Council Votes Monday On Comprehensive Deal to Move Ahead
Since 2008, when the economy dipped into the Great Recession, great plans by Atlantic Realty and the City of Falls Church to develop an ambitious $315 million City Center project in the City’s downtown fell into a dead standstill.
Mired in the recession, Atlantic Realty had acquired the George Mason Square property that houses, among other things, the Ireland’s Four Provinces restaurant and the deal that had won approval of the Falls Church City Council at the time included moving the Bowl America, building a hotel, a public parking garage, ample residential and Harris Teeter grocery as its anchor.
So it was of no mean importance that this Monday, that era of freeze officially ended. The Council indicated in a public setting for the first time that it has reached a deal with Atlantic Realty on how to move forward with Atlantic Realty’s new vision, slightly downsized, for an all-commercial development in the 100 block of W. Broad that could bring over half a million in net new revenues to the City’s coffers.
The deal, which will be officially voted on by the Council Monday, was hammered out behind closed doors with a number of closed session Council meetings over the last year.
It involves a resolution of all existing real and potential litigation actions between the City and Atlantic Realty — being the final step to free the Rushmark Property plan to build a mixed use project in the 300 block of W. Broad to include a Harris Teeter – and the City’s willingness to sell to Atlantic Realty the 5,000-square feet property it purchased when the City Center plan was still on at 201 W. Broad (now a tailor shop).

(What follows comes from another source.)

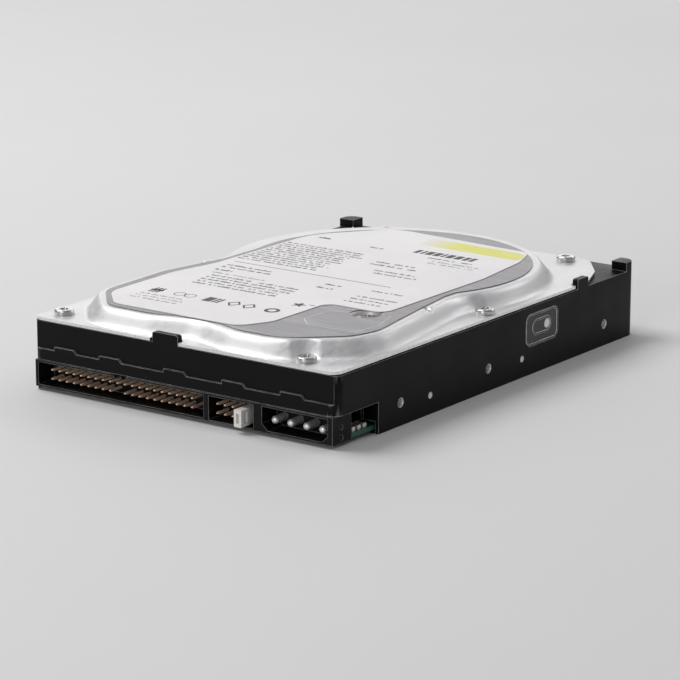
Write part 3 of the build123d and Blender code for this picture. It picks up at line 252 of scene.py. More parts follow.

That narrowly below-market acquisition by Atlantic Realty will prime its pump to acquire other properties in that block to come up with an impressive all-commercial plan, it was noted at Monday night’s Falls Church City Council work session.
So, with two birds killed by one stone, so to speak, it is “game on” for the Route 7 and 29 “crossroads” in downtown Falls Church once again. Moreover, this news comes only days after the Spectrum Group unveiled its ambitious development plans nine blocks away for the northeastern corner of the intersection of W. Broad and N. West St.
Other aspects of the deal with Atlantic Realty (A-R) and the City that the City Council mulled Monday night include A-R’s sale of a small triangle of land across S. Maple, next to the Burke and Herbert Bank, to the City; A-R’s willingness, immediately, to permit 30 public parking spaces on evenings and weekends on the ground floor of its Ireland’s Four Provinces property; and more permanent public parking if the A-R’s new development plans pan out.
The deal to sell 201 W. Broad for $300,000 to A-R is predicated on A-R’s fulfilling its development promise for at least 80,000 square feet of all commercial (with ground floor retail) in the 100 block of W. Broad within seven years. If that promise is not met, the price of 201 W. Broad will rise an additional $235,000.
The Council will formally vote on all of these components of the comprehensive settlement with Atlantic Realty this coming Monday. With A-R in its own negotiations for the acquisition of the bank property sandwiched between the 201 W. Broad parcel and the George Mason Square, the successful culmination of that should result in A-R emerging soon with some more specifics about what its new project will involve.